The real costs of missing October 15

  1. Failure-to-file penalty (the big one).
    If you miss October 15 and still owe tax, the IRS adds 5% of the unpaid tax per month or part of a month, up to 25%. If you’re more than 60 days late, there’s a minimum penalty—$510 for returns due after Dec. 31, 2024 (or 100% of the unpaid tax if that’s smaller). When both late-file and late-pay penalties hit in the same month, the late-file portion is reduced so you’re not double-charged.

  2. Failure-to-pay penalty (the slow burn).
    This one started at the April due date if you owed. It’s 0.5% per month (or part of a month) of unpaid tax, up to 25%. Get into an approved payment plan and that drops to 0.25% per month; ignore a levy notice and it can bump to 1%.

  3. Interest (compounds daily).
    Interest accrues on any unpaid tax (and penalties) from the original April due date, and an extension does not pause it. Rates adjust quarterly.

  4. Lost time windows.
    If you’re due a refund, you won’t get a late-file penalty (because it’s based on unpaid tax), but you can lose the refund entirely if you never file within the statute. Generally, you must claim a credit/refund within three years of filing the original return or two years of paying the tax, whichever is later.

  5. Practical fallout.
    Late or unfiled returns can slow loan approvals, financial aid, immigration matters, and certain professional license renewals. Even when no penalty applies, not filing keeps you out of compliance.


Your last-minute game plan (do these before October 15)

1) File—even if a piece is missing.
Submit the most accurate return you can now, then fix it later with Form 1040-X if needed. You typically have up to three years (or two years after payment) to amend for a refund.

2) Pay what you can.
Every dollar you pay reduces both penalties and interest going forward. If you can’t pay in full, apply online for a payment plan (installment agreement)—it’s quick and can cut your late-pay rate to 0.25% per month while you’re on the plan.

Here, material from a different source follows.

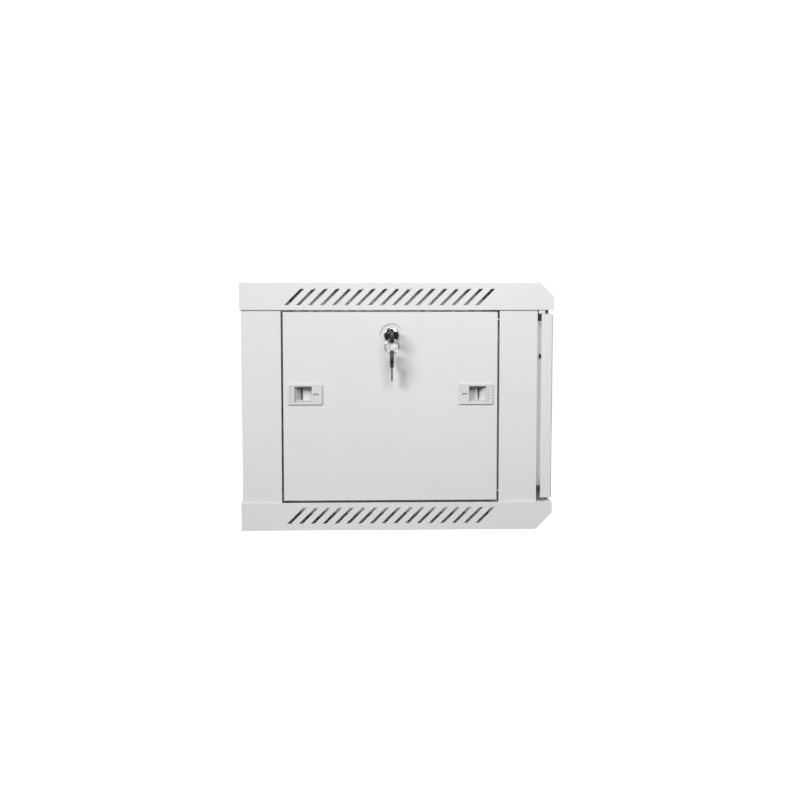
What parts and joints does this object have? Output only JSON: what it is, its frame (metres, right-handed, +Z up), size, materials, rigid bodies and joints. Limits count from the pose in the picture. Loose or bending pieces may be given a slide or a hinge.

3) Double-check the usual trip-wires.
Match your W-2s/1099s, reconcile marketplace health insurance (Form 8962), report crypto sales, and verify bank interest and broker 1099-B totals. A clean, on-time file beats a scramble in November.

4) Keep proof.
If you e-file, save the acceptance acknowledgment. If you must mail, use a trackable method and keep the postmark.

5) Know your special case.
Living abroad? Combat zone? Disaster area? Your timeline might differ—confirm what applies to you.


If you already missed October 15

File as soon as possible. The failure-to-file penalty stacks by the month (or part of one), so filing promptly can stop the 5% monthly hit from escalating to the 25% max. Then arrange payment (or a plan) to slow the separate 0.5% late-pay charge.

Ask for relief if you qualify. If this is your first slip in three years, or you had circumstances beyond your control (serious illness, disaster, inability to obtain records), the IRS may reduce or remove penalties via First-Time Abatement or reasonable cause. Interest generally can’t be removed unless the related penalty is, but relief is worth exploring.


A quick (sanity-checked) example

Say you extended, owed tax in April, and file one month late (after Oct 15) still owing a balance:

  • Failure-to-file: roughly 4.5% for that first late month (it’s 5%, reduced by the 0.5% late-pay that’s also running).

  • Failure-to-pay: 0.5% per month has been accruing on what you owed since April; it keeps running until you pay.

  • Interest: daily compounding from April on the unpaid amount and any penalties added.

The IRS counts any part of a month as a full month for these charges, so days matter.


What to remember in one glance

  • File by October 15 to avoid the steep failure-to-file penalty.

  • Pay what you can now; set up a payment plan if needed to reduce the monthly late-pay rate.

  • Interest never paused for extensions; it’s been accruing since April.

  • If due a refund, you still need to file to claim it—and there’s a time limit.

  • Disaster or special-status filers may have different dates—check if relief applies to you.


This article is general information, not tax advice for your situation. Tax rules change, and special relief can apply—verify current guidance on IRS.gov or with a qualified professional.